Enfin, considérée sous l’angle conceptuel (idée de justice ; théorie de la justice), l’on sait que depuis David Hume et John Rawls, la question de justice surgit d’un dilemme – résolu par convention humaine – relatif à l’inévitable répartition des droits et des devoirs entre les individus qui composent la société. Conceptuellement, la justice est donc une règle d’organisation des institutions sociales, conventionnellement admise, apte à opérer une juste répartition des droits et devoirs. Le concept d’organisation apparaît évidemment apte à se saisir de cet objet, autant qu’à l’éclairer.  

Les normes

La science du droit développe des outils d’analyses diversifiés (raisonnement par déduction ou induction ; méthodes liées à l’herméneutique etc.) conférant à l’observateur de la norme les moyens de l’interpréter, de la resituer au sein d’un système, d’en évaluer la qualité et le bien-fondé, de la soumettre à la critique et de la confronter aux faits. La seule observation de la norme, dans les limites d’une démarche positiviste coupée des réalités, peut constituer pour le chercheur un enfermement intellectuel nuisible à la complète compréhension de cet objet central pour la science du droit (V. Jacques Commaille, À quoi nous sert le droit ?, Gallimard, 2015, coll. Folio Essais).  

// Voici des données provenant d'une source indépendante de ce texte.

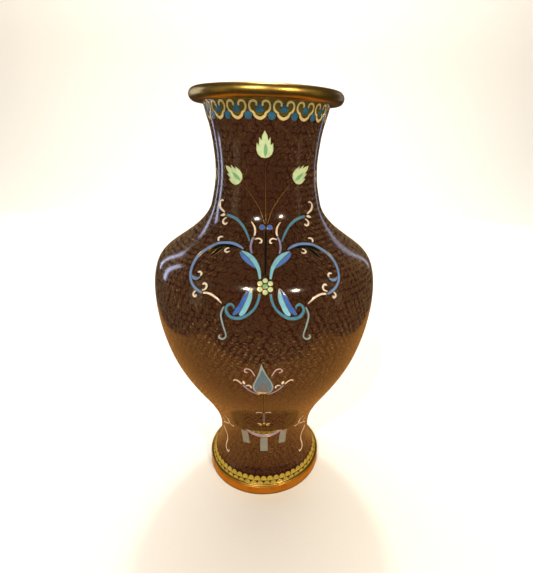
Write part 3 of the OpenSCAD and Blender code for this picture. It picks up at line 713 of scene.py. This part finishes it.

L’analyse de la fabrication des normes nationales et locales, en lien avec les niveaux européens et internationaux, de leur mise en œuvre et de leur contestation, qu’elle prenne une forme contentieuse ou extra-judiciaire (via la négociation, la concertation, le dialogue entre parties prenantes sur un territoire via la RSE, les modes alternatifs des règlements des différends - MARD), est inséparable du territoire et de ses enjeux spécifiques. En effet, si la normativité est traditionnellement imposée par l’État, d’autres acteurs (associations, citoyens, scientifiques) porteurs de réflexions, pratiques et revendications quant aux risques sanitaires, aux pesticides, à l’agroécologie, aux conflits d’usage liés à l’eau, l’air ou l’espace, à l’accroissement de l’urbanisation, au changement climatique, etc., visent à s’inscrire dans une démarche de démocratie dialogique (V. Gérard Timsit, « La régulation. La notion et le phénomène », Revue française d'administration publique, 2004/1, n° 109, p. 5-11), questionnant la permanence du droit dans nos sociétés.

L’organisation, forgée par la théorie des organisations, se pose en complément bienvenu d’une analyse purement institutionnelle et normative. Dans sa généalogie, elle a posé les prémices d’une compréhension du phénomène et de l’organisation bureaucratique au sens d’Hegel (Principes de la philosophie du droit) et surtout de Max Weber (Économie et société). Elle est des plus compréhensives et embrasse un horizon très large, englobant, pour les dépasser, les notions juridiques d’institution, de personne morale, de société, d’association, de collectivité sans oublier le contrat. La notion d’organisation s’avère riche de virtualités dans ses croisements possibles avec l’analyse juridique elle-même. 

L’analyse est appliquée tant aux entités publiques que, plus largement, à l’ensemble des entités, y compris de droit privé, quelle qu’en soit la forme juridique (association, fondation, société commerciale). Elle accompagne au demeurant, en ne se refusant pas de le critiquer, l’engouement pour le modèle de l’entreprise et le développement du management public, par le prisme des notions de pilotage, de stratégie, de performance, de qualité, d’évaluation et de gouvernance. Elle permet encore, par une approche managériale, une analyse des processus de décision. 

Ces regards croisés du droit et du management permettront d’éclairer les analyses portant sur toute une série de phénomènes contemporains mais aussi plus anciens, en faisant ressortir les filiations ou généalogies entre les différentes époques.